Dataset section ▸

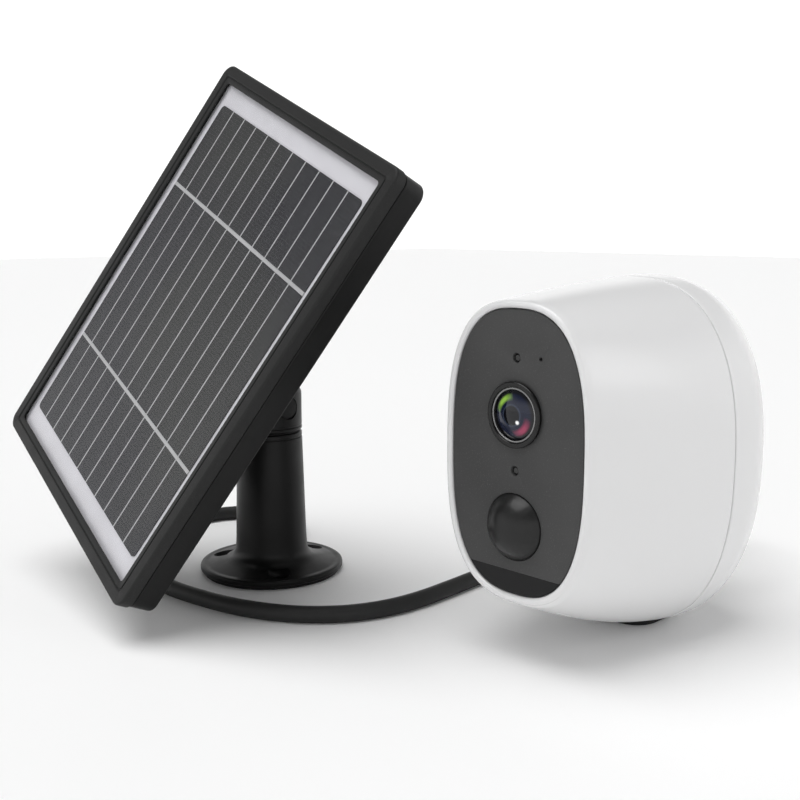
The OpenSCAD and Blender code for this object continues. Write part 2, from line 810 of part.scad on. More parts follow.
// The cord's route from the stand's outlet to the camera's plug
route = [
    [outlet_tip[0], outlet_tip[1], outlet_z],
    [-142.5, -15, 3.6], [-151, -13, 2.8], [-160, -15, 2.5], [-167, -20.5, 2.5], [-171.5, -28.5, 2.5],
    [-173.5, -40, 2.5], [-173.5, -52, 2.5], [-171, -63, 2.5], [-165.5, -73, 2.5], [-156.5, -80.5, 2.5],
    [-145, -86, 2.5], [-132.5, -89, 2.5], [-119.5, -90.2, 2.5], [-106, -90, 2.5], [-94, -88.5, 2.5], [-83, -86, 2.5], [-72, -81.5, 2.5],
    [-62.5, -75, 2.5], [-55, -66, 2.5], [-50.5, -55, 2.5], [-49, -43, 2.5], [-49.5, -30, 2.5],
    [-50.5, -16, 2.5], [-51.5, -2, 2.5], [-52, 12, 2.5], [-52, 26, 2.6], [-52, 40, 3.4],
    [-51, 53, 5.6], [-46.5, 65, 9.6], [-38.5, 74.5, 15], [-27.5, 79, 21], [-16.5, 77, 26.5],
    [-7.5, 70.5, 31], [-1.8, 62, 33.4], [0, plug_end, port_z]
];
tube_sides = 10;

function unit(v) = v / norm(v);
function along(i) = i == 0 ? [cos(outlet_angle), sin(outlet_angle), 0]
    : i == len(route) - 1 ? [0, -1, 0]
    : unit(route[i + 1] - route[i - 1]);

// A ring of the tube: one axis of the ring stays level
function tube_ring(i) = let (t = along(i), side = unit(cross(t, [0, 0, 1])), up = cross(side, t))
    [for (j = [0 : tube_sides - 1]) let (a = 360 * j / tube_sides)
        route[i] + cord_r * (cos(a) * side + sin(a) * up)];

module cord_tube() {
    count = len(route);
    points = flat([for (i = [0 : count - 1]) tube_ring(i)]);
    ends = [[for (j = [tube_sides - 1 : -1 : 0]) j],
            [for (j = [0 : tube_sides - 1]) (count - 1) * tube_sides + j]];
    color([0.15, 0.15, 0.15]) polyhedron(points, concat(ring_faces(count, tube_sides, false), ends));
}

module cord_plug() {
    start = rear_y - rear_panel_t + 0.2;
    color([0.1, 0.1, 0.1]) translate([0, start, port_z]) rotate([-90, 0, 0]) {
        cylinder(r = 5.1, h = 4);
        translate([0, 0, 4]) cylinder(r = 5.6, h = 10.5);
        translate([0, 0, 14.5]) cylinder(r1 = 4.6, r2 = 2.9, h = plug_end - start - 14.5);
    }
}

module plug_tip() {
    color("silver") translate([-3.4, rear_y - 7.5, port_z - 0.9]) cube([6.8, 6.1, 1.8]);
}

front_shell();
rear_cover();
shell_gasket();
fascia();
ir_window();
lens_bezel();
lens_trim_ring();
lens_glass();
lens_barrel();
inner_lens();
lens_holder();
image_sensor();
motion_dome();
motion_sensor();
light_sensor();
status_light();
ir_leds();
microphone();
front_board();
main_board();
shield_can();
wifi_antenna();
speaker();
battery_tray();
battery_cells();
battery_contacts();
board_screws();
rear_panel();
usb_socket();
card_socket();
power_button();
reset_button();
microsd_card();
tripod_insert();
foot_pad();
stand_base();
stand_pad();
friction_washer();
cord_outlet();
swivel_head();
pan_washer();
pan_screw();
tilt_bolt();
tilt_nut();
knuckle();
stud();
lock_nut();
panel_frame();
panel_glass();
solar_cells();
busbars();
backsheet();
panel_gasket();
panel_tray();
charge_board();
panel_insert();
panel_screws();
cord_tube();
cord_plug();
plug_tip();
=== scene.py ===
"""Battery security camera, its solar panel on a small stand and the cord that joins them.

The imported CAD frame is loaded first. Lengths inside the builders are in millimetres of that
frame and become metres in bare(). The pieces that show are made again in more detail, and the
other nodes keep their CAD shape with a better material.
"""
import json
from math import acos, atan2, copysign, cos, pi, radians, sin, sqrt

import bmesh
import bpy
from mathutils import Matrix, Vector


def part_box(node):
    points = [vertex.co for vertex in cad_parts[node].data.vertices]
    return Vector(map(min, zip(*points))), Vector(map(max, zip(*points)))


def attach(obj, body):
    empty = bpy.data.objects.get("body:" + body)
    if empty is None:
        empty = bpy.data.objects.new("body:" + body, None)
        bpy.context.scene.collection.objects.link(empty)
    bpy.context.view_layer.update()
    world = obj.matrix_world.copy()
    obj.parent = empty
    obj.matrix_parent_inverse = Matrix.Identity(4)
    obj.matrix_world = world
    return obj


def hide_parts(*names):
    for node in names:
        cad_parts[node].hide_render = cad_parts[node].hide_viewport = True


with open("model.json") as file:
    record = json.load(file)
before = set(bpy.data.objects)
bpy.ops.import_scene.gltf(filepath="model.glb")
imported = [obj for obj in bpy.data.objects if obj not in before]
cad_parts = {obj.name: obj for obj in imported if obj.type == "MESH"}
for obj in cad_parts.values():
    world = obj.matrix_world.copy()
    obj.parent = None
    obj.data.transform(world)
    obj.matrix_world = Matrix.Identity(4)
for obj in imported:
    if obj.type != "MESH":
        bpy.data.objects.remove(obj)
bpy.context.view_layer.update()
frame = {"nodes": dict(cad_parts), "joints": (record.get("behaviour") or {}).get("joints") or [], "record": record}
nodes = frame["nodes"]
MM = 0.001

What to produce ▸
Repeat the listing above without any change.

Complete response ▸
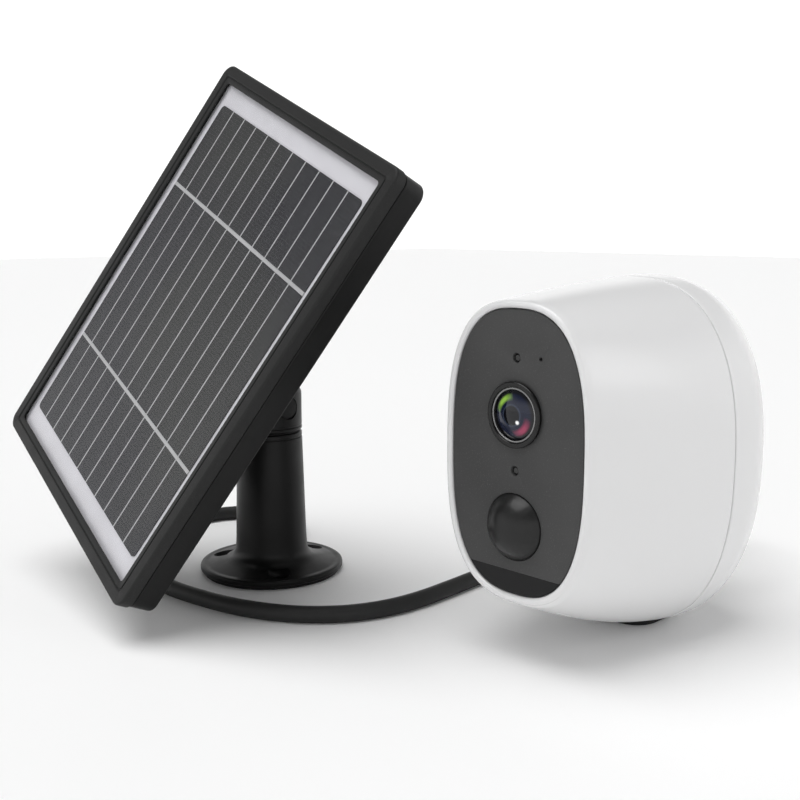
The OpenSCAD and Blender code for this object continues. Write part 2, from line 810 of part.scad on. More parts follow.
// The cord's route from the stand's outlet to the camera's plug
route = [
    [outlet_tip[0], outlet_tip[1], outlet_z],
    [-142.5, -15, 3.6], [-151, -13, 2.8], [-160, -15, 2.5], [-167, -20.5, 2.5], [-171.5, -28.5, 2.5],
    [-173.5, -40, 2.5], [-173.5, -52, 2.5], [-171, -63, 2.5], [-165.5, -73, 2.5], [-156.5, -80.5, 2.5],
    [-145, -86, 2.5], [-132.5, -89, 2.5], [-119.5, -90.2, 2.5], [-106, -90, 2.5], [-94, -88.5, 2.5], [-83, -86, 2.5], [-72, -81.5, 2.5],
    [-62.5, -75, 2.5], [-55, -66, 2.5], [-50.5, -55, 2.5], [-49, -43, 2.5], [-49.5, -30, 2.5],
    [-50.5, -16, 2.5], [-51.5, -2, 2.5], [-52, 12, 2.5], [-52, 26, 2.6], [-52, 40, 3.4],
    [-51, 53, 5.6], [-46.5, 65, 9.6], [-38.5, 74.5, 15], [-27.5, 79, 21], [-16.5, 77, 26.5],
    [-7.5, 70.5, 31], [-1.8, 62, 33.4], [0, plug_end, port_z]
];
tube_sides = 10;

function unit(v) = v / norm(v);
function along(i) = i == 0 ? [cos(outlet_angle), sin(outlet_angle), 0]
    : i == len(route) - 1 ? [0, -1, 0]
    : unit(route[i + 1] - route[i - 1]);

// A ring of the tube: one axis of the ring stays level
function tube_ring(i) = let (t = along(i), side = unit(cross(t, [0, 0, 1])), up = cross(side, t))
    [for (j = [0 : tube_sides - 1]) let (a = 360 * j / tube_sides)
        route[i] + cord_r * (cos(a) * side + sin(a) * up)];

module cord_tube() {
    count = len(route);
    points = flat([for (i = [0 : count - 1]) tube_ring(i)]);
    ends = [[for (j = [tube_sides - 1 : -1 : 0]) j],
            [for (j = [0 : tube_sides - 1]) (count - 1) * tube_sides + j]];
    color([0.15, 0.15, 0.15]) polyhedron(points, concat(ring_faces(count, tube_sides, false), ends));
}

module cord_plug() {
    start = rear_y - rear_panel_t + 0.2;
    color([0.1, 0.1, 0.1]) translate([0, start, port_z]) rotate([-90, 0, 0]) {
        cylinder(r = 5.1, h = 4);
        translate([0, 0, 4]) cylinder(r = 5.6, h = 10.5);
        translate([0, 0, 14.5]) cylinder(r1 = 4.6, r2 = 2.9, h = plug_end - start - 14.5);
    }
}

module plug_tip() {
    color("silver") translate([-3.4, rear_y - 7.5, port_z - 0.9]) cube([6.8, 6.1, 1.8]);
}

front_shell();
rear_cover();
shell_gasket();
fascia();
ir_window();
lens_bezel();
lens_trim_ring();
lens_glass();
lens_barrel();
inner_lens();
lens_holder();
image_sensor();
motion_dome();
motion_sensor();
light_sensor();
status_light();
ir_leds();
microphone();
front_board();
main_board();
shield_can();
wifi_antenna();
speaker();
battery_tray();
battery_cells();
battery_contacts();
board_screws();
rear_panel();
usb_socket();
card_socket();
power_button();
reset_button();
microsd_card();
tripod_insert();
foot_pad();
stand_base();
stand_pad();
friction_washer();
cord_outlet();
swivel_head();
pan_washer();
pan_screw();
tilt_bolt();
tilt_nut();
knuckle();
stud();
lock_nut();
panel_frame();
panel_glass();
solar_cells();
busbars();
backsheet();
panel_gasket();
panel_tray();
charge_board();
panel_insert();
panel_screws();
cord_tube();
cord_plug();
plug_tip();
=== scene.py ===
"""Battery security camera, its solar panel on a small stand and the cord that joins them.

The imported CAD frame is loaded first. Lengths inside the builders are in millimetres of that
frame and become metres in bare(). The pieces that show are made again in more detail, and the
other nodes keep their CAD shape with a better material.
"""
import json
from math import acos, atan2, copysign, cos, pi, radians, sin, sqrt

import bmesh
import bpy
from mathutils import Matrix, Vector


def part_box(node):
    points = [vertex.co for vertex in cad_parts[node].data.vertices]
    return Vector(map(min, zip(*points))), Vector(map(max, zip(*points)))


def attach(obj, body):
    empty = bpy.data.objects.get("body:" + body)
    if empty is None:
        empty = bpy.data.objects.new("body:" + body, None)
        bpy.context.scene.collection.objects.link(empty)
    bpy.context.view_layer.update()
    world = obj.matrix_world.copy()
    obj.parent = empty
    obj.matrix_parent_inverse = Matrix.Identity(4)
    obj.matrix_world = world
    return obj


def hide_parts(*names):
    for node in names:
        cad_parts[node].hide_render = cad_parts[node].hide_viewport = True


with open("model.json") as file:
    record = json.load(file)
before = set(bpy.data.objects)
bpy.ops.import_scene.gltf(filepath="model.glb")
imported = [obj for obj in bpy.data.objects if obj not in before]
cad_parts = {obj.name: obj for obj in imported if obj.type == "MESH"}
for obj in cad_parts.values():
    world = obj.matrix_world.copy()
    obj.parent = None
    obj.data.transform(world)
    obj.matrix_world = Matrix.Identity(4)
for obj in imported:
    if obj.type != "MESH":
        bpy.data.objects.remove(obj)
bpy.context.view_layer.update()
frame = {"nodes": dict(cad_parts), "joints": (record.get("behaviour") or {}).get("joints") or [], "record": record}
nodes = frame["nodes"]
MM = 0.001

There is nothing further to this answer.